§ Given task
All entries must be extracted exactly, with nothing added or dropped.
═════ Supplied entries
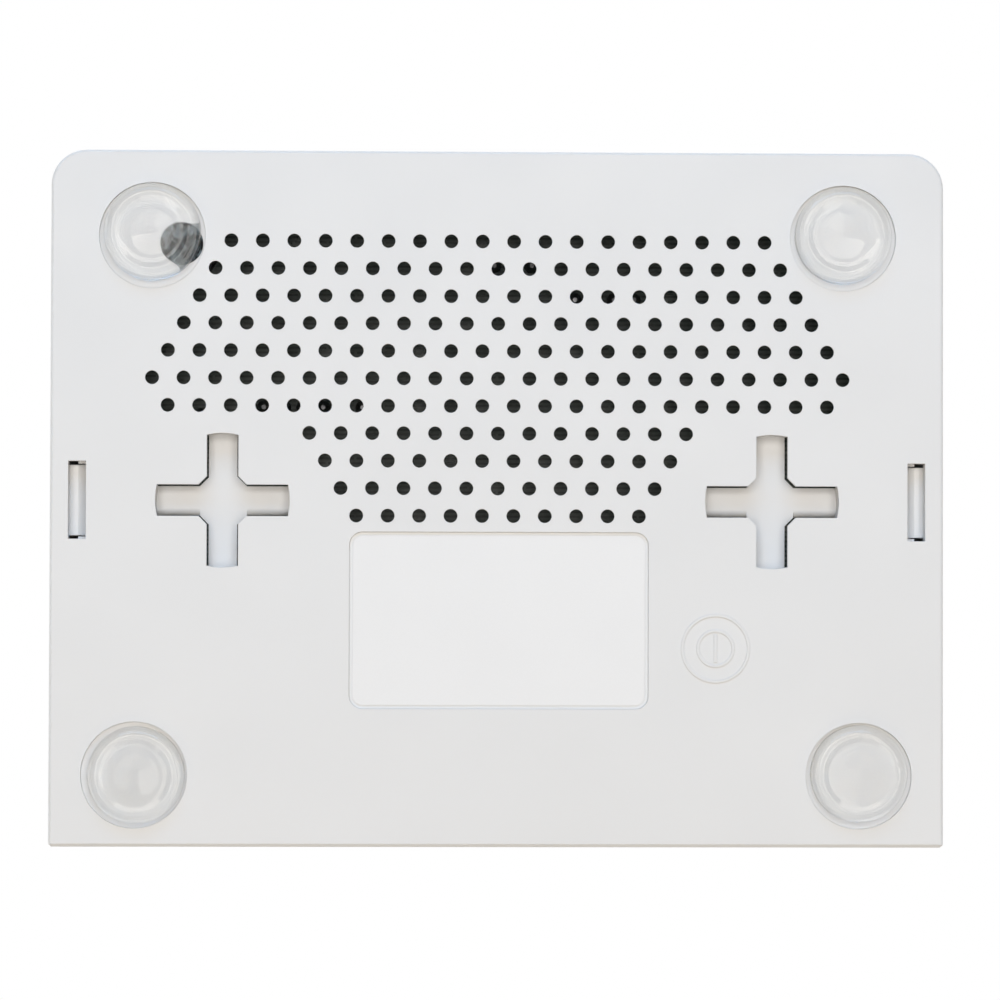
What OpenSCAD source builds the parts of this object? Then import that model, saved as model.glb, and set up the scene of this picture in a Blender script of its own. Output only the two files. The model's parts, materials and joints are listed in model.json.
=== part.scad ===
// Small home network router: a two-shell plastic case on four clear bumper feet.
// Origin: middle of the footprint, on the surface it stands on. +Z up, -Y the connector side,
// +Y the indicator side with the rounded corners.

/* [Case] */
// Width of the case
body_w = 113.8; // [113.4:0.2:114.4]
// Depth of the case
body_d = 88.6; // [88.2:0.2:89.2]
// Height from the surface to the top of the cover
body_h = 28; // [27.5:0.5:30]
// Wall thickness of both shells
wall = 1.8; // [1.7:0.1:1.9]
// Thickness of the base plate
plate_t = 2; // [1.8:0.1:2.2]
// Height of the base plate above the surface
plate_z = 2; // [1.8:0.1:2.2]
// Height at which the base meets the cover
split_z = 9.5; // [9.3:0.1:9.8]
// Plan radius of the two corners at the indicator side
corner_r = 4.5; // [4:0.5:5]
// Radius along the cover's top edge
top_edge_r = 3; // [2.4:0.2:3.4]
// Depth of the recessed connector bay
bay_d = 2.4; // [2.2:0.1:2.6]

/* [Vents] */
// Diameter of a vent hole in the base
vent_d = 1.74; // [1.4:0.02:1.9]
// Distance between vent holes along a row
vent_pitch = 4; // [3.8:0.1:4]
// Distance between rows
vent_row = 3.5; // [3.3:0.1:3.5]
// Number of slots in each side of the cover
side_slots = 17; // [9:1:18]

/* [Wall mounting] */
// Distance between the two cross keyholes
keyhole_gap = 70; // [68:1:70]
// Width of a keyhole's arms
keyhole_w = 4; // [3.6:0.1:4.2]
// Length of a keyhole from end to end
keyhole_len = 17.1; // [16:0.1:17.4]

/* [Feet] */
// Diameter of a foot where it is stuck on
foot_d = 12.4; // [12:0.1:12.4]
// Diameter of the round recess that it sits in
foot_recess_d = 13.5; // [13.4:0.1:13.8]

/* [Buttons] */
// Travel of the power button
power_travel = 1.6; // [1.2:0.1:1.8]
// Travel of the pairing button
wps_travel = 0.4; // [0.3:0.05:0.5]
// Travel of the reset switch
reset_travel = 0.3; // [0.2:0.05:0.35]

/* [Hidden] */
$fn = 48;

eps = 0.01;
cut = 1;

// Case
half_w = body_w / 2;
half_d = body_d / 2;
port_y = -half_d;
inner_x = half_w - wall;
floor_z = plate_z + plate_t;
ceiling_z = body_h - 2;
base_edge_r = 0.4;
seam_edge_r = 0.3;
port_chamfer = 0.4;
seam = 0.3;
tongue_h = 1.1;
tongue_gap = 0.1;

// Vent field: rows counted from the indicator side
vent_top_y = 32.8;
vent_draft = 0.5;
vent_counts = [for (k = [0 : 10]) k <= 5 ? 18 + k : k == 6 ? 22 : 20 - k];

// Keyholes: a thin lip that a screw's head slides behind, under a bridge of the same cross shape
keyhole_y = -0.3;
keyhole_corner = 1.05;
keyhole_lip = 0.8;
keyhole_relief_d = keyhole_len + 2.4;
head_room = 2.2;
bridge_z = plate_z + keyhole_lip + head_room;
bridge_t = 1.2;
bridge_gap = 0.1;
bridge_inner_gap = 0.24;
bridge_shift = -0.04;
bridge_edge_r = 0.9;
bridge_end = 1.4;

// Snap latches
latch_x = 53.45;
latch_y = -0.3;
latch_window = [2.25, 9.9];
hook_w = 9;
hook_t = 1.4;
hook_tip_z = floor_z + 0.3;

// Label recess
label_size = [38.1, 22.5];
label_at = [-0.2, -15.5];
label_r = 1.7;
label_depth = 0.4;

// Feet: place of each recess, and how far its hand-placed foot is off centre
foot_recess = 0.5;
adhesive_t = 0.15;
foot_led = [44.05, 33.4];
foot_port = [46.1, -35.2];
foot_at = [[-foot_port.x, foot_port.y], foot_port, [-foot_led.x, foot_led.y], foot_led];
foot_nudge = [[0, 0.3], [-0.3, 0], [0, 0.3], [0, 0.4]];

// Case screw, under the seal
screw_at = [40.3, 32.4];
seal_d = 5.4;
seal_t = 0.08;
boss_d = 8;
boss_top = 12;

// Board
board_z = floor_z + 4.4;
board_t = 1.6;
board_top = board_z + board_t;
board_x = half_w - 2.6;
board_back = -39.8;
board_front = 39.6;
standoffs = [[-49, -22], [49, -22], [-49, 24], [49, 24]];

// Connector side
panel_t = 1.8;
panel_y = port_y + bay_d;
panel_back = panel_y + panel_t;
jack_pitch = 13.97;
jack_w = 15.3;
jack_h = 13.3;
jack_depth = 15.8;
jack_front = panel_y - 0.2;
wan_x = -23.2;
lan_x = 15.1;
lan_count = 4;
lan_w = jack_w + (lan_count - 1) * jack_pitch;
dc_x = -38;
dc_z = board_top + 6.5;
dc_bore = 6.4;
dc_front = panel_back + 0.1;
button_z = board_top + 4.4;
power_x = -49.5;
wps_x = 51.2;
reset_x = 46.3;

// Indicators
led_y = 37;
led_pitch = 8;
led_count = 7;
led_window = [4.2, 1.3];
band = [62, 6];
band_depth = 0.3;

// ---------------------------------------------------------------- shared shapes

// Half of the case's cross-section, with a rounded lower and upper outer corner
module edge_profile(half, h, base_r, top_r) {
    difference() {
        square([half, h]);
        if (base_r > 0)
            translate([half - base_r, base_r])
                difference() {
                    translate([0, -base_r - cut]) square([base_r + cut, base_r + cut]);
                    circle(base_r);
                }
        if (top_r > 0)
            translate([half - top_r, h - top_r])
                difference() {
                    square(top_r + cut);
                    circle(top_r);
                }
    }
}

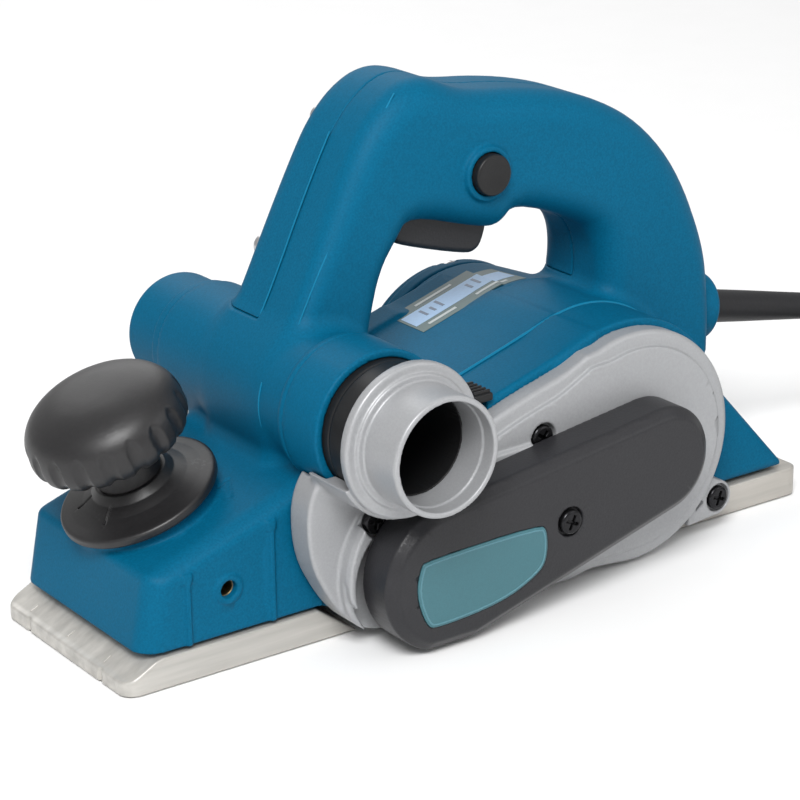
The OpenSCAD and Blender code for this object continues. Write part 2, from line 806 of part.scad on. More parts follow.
══════════
§ Exercise result
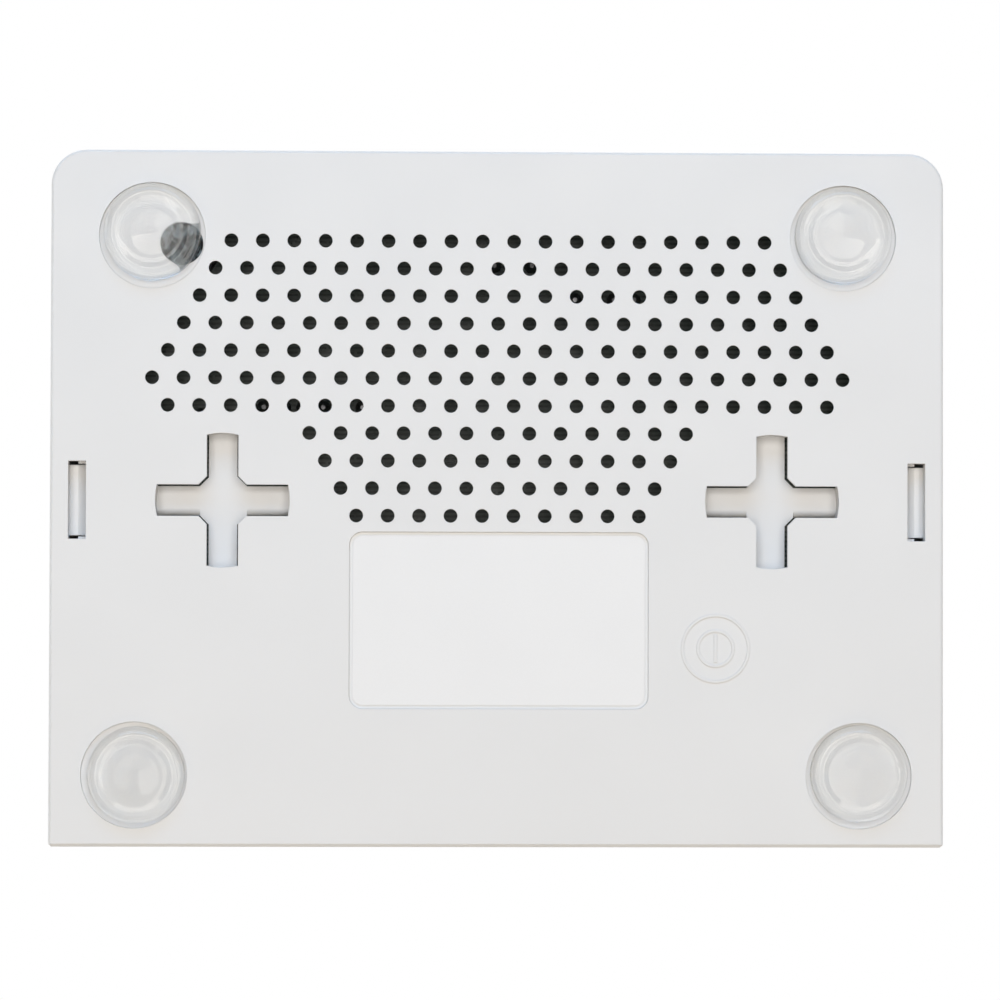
What OpenSCAD source builds the parts of this object? Then import that model, saved as model.glb, and set up the scene of this picture in a Blender script of its own. Output only the two files. The model's parts, materials and joints are listed in model.json.
=== part.scad ===
// Small home network router: a two-shell plastic case on four clear bumper feet.
// Origin: middle of the footprint, on the surface it stands on. +Z up, -Y the connector side,
// +Y the indicator side with the rounded corners.

/* [Case] */
// Width of the case
body_w = 113.8; // [113.4:0.2:114.4]
// Depth of the case
body_d = 88.6; // [88.2:0.2:89.2]
// Height from the surface to the top of the cover
body_h = 28; // [27.5:0.5:30]
// Wall thickness of both shells
wall = 1.8; // [1.7:0.1:1.9]
// Thickness of the base plate
plate_t = 2; // [1.8:0.1:2.2]
// Height of the base plate above the surface
plate_z = 2; // [1.8:0.1:2.2]
// Height at which the base meets the cover
split_z = 9.5; // [9.3:0.1:9.8]
// Plan radius of the two corners at the indicator side
corner_r = 4.5; // [4:0.5:5]
// Radius along the cover's top edge
top_edge_r = 3; // [2.4:0.2:3.4]
// Depth of the recessed connector bay
bay_d = 2.4; // [2.2:0.1:2.6]

/* [Vents] */
// Diameter of a vent hole in the base
vent_d = 1.74; // [1.4:0.02:1.9]
// Distance between vent holes along a row
vent_pitch = 4; // [3.8:0.1:4]
// Distance between rows
vent_row = 3.5; // [3.3:0.1:3.5]
// Number of slots in each side of the cover
side_slots = 17; // [9:1:18]

/* [Wall mounting] */
// Distance between the two cross keyholes
keyhole_gap = 70; // [68:1:70]
// Width of a keyhole's arms
keyhole_w = 4; // [3.6:0.1:4.2]
// Length of a keyhole from end to end
keyhole_len = 17.1; // [16:0.1:17.4]

/* [Feet] */
// Diameter of a foot where it is stuck on
foot_d = 12.4; // [12:0.1:12.4]
// Diameter of the round recess that it sits in
foot_recess_d = 13.5; // [13.4:0.1:13.8]

/* [Buttons] */
// Travel of the power button
power_travel = 1.6; // [1.2:0.1:1.8]
// Travel of the pairing button
wps_travel = 0.4; // [0.3:0.05:0.5]
// Travel of the reset switch
reset_travel = 0.3; // [0.2:0.05:0.35]

/* [Hidden] */
$fn = 48;

eps = 0.01;
cut = 1;

// Case
half_w = body_w / 2;
half_d = body_d / 2;
port_y = -half_d;
inner_x = half_w - wall;
floor_z = plate_z + plate_t;
ceiling_z = body_h - 2;
base_edge_r = 0.4;
seam_edge_r = 0.3;
port_chamfer = 0.4;
seam = 0.3;
tongue_h = 1.1;
tongue_gap = 0.1;

// Vent field: rows counted from the indicator side
vent_top_y = 32.8;
vent_draft = 0.5;
vent_counts = [for (k = [0 : 10]) k <= 5 ? 18 + k : k == 6 ? 22 : 20 - k];

// Keyholes: a thin lip that a screw's head slides behind, under a bridge of the same cross shape
keyhole_y = -0.3;
keyhole_corner = 1.05;
keyhole_lip = 0.8;
keyhole_relief_d = keyhole_len + 2.4;
head_room = 2.2;
bridge_z = plate_z + keyhole_lip + head_room;
bridge_t = 1.2;
bridge_gap = 0.1;
bridge_inner_gap = 0.24;
bridge_shift = -0.04;
bridge_edge_r = 0.9;
bridge_end = 1.4;

// Snap latches
latch_x = 53.45;
latch_y = -0.3;
latch_window = [2.25, 9.9];
hook_w = 9;
hook_t = 1.4;
hook_tip_z = floor_z + 0.3;

// Label recess
label_size = [38.1, 22.5];
label_at = [-0.2, -15.5];
label_r = 1.7;
label_depth = 0.4;

// Feet: place of each recess, and how far its hand-placed foot is off centre
foot_recess = 0.5;
adhesive_t = 0.15;
foot_led = [44.05, 33.4];
foot_port = [46.1, -35.2];
foot_at = [[-foot_port.x, foot_port.y], foot_port, [-foot_led.x, foot_led.y], foot_led];
foot_nudge = [[0, 0.3], [-0.3, 0], [0, 0.3], [0, 0.4]];

// Case screw, under the seal
screw_at = [40.3, 32.4];
seal_d = 5.4;
seal_t = 0.08;
boss_d = 8;
boss_top = 12;

// Board
board_z = floor_z + 4.4;
board_t = 1.6;
board_top = board_z + board_t;
board_x = half_w - 2.6;
board_back = -39.8;
board_front = 39.6;
standoffs = [[-49, -22], [49, -22], [-49, 24], [49, 24]];

// Connector side
panel_t = 1.8;
panel_y = port_y + bay_d;
panel_back = panel_y + panel_t;
jack_pitch = 13.97;
jack_w = 15.3;
jack_h = 13.3;
jack_depth = 15.8;
jack_front = panel_y - 0.2;
wan_x = -23.2;
lan_x = 15.1;
lan_count = 4;
lan_w = jack_w + (lan_count - 1) * jack_pitch;
dc_x = -38;
dc_z = board_top + 6.5;
dc_bore = 6.4;
dc_front = panel_back + 0.1;
button_z = board_top + 4.4;
power_x = -49.5;
wps_x = 51.2;
reset_x = 46.3;

// Indicators
led_y = 37;
led_pitch = 8;
led_count = 7;
led_window = [4.2, 1.3];
band = [62, 6];
band_depth = 0.3;

// ---------------------------------------------------------------- shared shapes

// Half of the case's cross-section, with a rounded lower and upper outer corner
module edge_profile(half, h, base_r, top_r) {
    difference() {
        square([half, h]);
        if (base_r > 0)
            translate([half - base_r, base_r])
                difference() {
                    translate([0, -base_r - cut]) square([base_r + cut, base_r + cut]);
                    circle(base_r);
                }
        if (top_r > 0)
            translate([half - top_r, h - top_r])
                difference() {
                    square(top_r + cut);
                    circle(top_r);
                }
    }
}

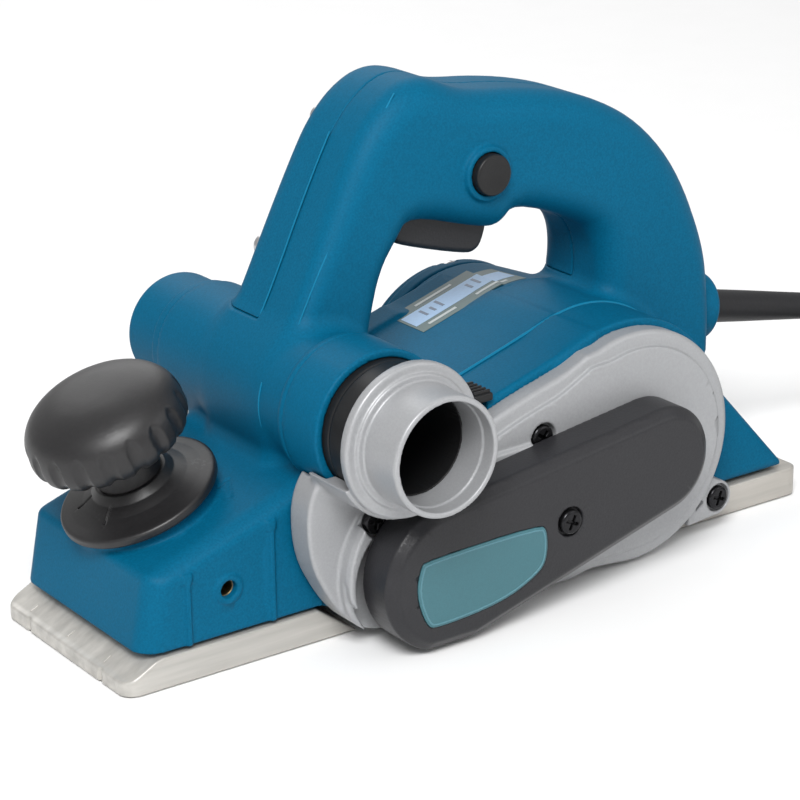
The OpenSCAD and Blender code for this object continues. Write part 2, from line 806 of part.scad on. More parts follow.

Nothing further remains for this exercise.